Castello Maniace è una delle più importanti fortezze siciliane della storia di Siracusa.
Strategicamente posto in difesa del Porto Grande, è una costruzione sveva del 1232.
Il castello è una poderosa struttura a quadrilatero, lunga 51 metri per lato e alta 12. Ai quattro angoli della costruzione svettano quattro torri cilindriche, ed è oggi tutt’ora accessibile.
Venne costruito a difesa del porto di Ortigia, probabilmente sulle vestigia di un’antica opera in muratura difensiva d’epoca greca e della cosiddetta “Torre Maniace”, una struttura bizantina voluta dal generale Giorgio Maniace, all’epoca della sua riconquista della città.
Dopo l’ingresso, si giunge presso un cortile dove si trova un ponte, costruito in sostituzione dell’antico ponte levatoio ligneo, e una porta, con colonne laterali, del XVI secolo. La facciata principale è orientata verso Ortigia, i lati a nord-est e a sud-ovest rimasero a picco sul mare fino al Cinquecento, periodo in cui gli spagnoli eressero i due contrafforti.
Di grande pregio artistico-architettonico è il portale marmoreo incastonato tra una serie di colonnine marmoree con capitelli decorati a foglie uncinate; ancora visibili sono le quattro figure zoomorfe, disposte a due a due, l'arco inferiore con motivi floreali, e lo stemma imperiale del XVII secolo, posto a completamento dell'ogiva.

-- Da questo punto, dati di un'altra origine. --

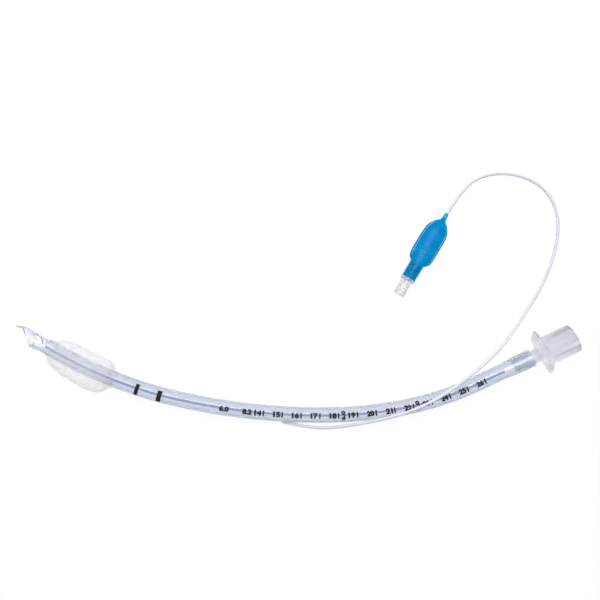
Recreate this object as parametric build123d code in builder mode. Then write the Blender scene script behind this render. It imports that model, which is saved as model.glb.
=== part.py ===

Il sito venne dedicato in memoria del condottiero bizantino Giorgio Maniace, che riconquistò la città, caduta in mano agli Arabi, nel 1038 (seppur per un breve periodo). In seguito infatti, gli Arabi ripresero il controllo di Siracusa che tennero fino alla cacciata dei Normanni, nel 1087. Il maniero così conosciuto, fu opera di Federico II di Svevia, che ne affidò la realizzazione all'architetto Riccardo da Lentini. Passato agli Angioini nel 1266, venne assaltato ed espugnato dai siracusani nel periodo dei Vespri. Nel 1302, fu usato per la firma dell’armistizio tra Ferdinando d’Aragona e gli Angioini; divenne Camera Reginale nel 1305, titolo che mantenne fino a tutta la prima metà del Cinquecento, e nel 1321 ospitò la seduta del Parlamento Siciliano che sancì il passaggio dell’eredità aragonese da Ferdinando III al figlio Alfonso III.
Dopo il 1536, il castello divenne esclusivamente costruzione militare, e per tutto il secolo XV°, adibito a prigione. Nel 1535, l’ingegnere militare Ferramolino da Bergamo, per volere del viceré Ferdinando Gonzaga, operò una serie di lavori di costruzione di nuove fortificazioni, e il rafforzamento di quelle già esistenti. Il 5 novembre 1704, il maniero venne fortemente danneggiato dall’esplosione della polveriera. Negli anni seguenti, sei delle otto volte distrutte vennero demolite, disponendo così i lavori per l’ampiamento del cortile e la costruzione dei magazzini.
In epoca napoleonica vennero approntate delle bocche di fuoco: il castello riassunse la sua funzione originaria di difesa, e così vi rimase fino alla Seconda Guerra Mondiale. Dopo un lungo lavoro di restauro e la chiusura della ex Caserma Abela, il monumento è tornato ai cittadini sotto la Soprintendenza dei Beni Culturali di Siracusa; dal 2001 ospita l’Ortigia Festival e dal 22 al 24 aprile 2009 è stata sede del cosiddetto “G8 ambientale”.
Una curiosità: si dice che posti all’entrata vi erano i due arieti in bronzo, oggi custoditi presso il Museo Archeologico Regionale di Palermo “Antonio Salinas”. Si pensa risalgano al III secolo a.C., e sono l’unico esempio, assieme all’Efebo di Selinunte conservato presso il museo civico di Castelvetrano, di statua in bronzo d’epoca classica, ritrovata sul suolo siciliano. Si dice che Maniace li fece arrivare al Castello, di ritorno dal suo viaggio presso Costantinopoli, ma che vennero ceduti in premio dal viceré Lopes Ximenes de Urrea, al capitano generale Giovanni da Ventimiglia, conte di Geraci, che li portò seco a Castelbuono, in provincia di Palermo, alla fine del Quattrocento. Alla morte del padre, furono posti dal figlio Antonio, presso la sua sepoltura, come ornamento.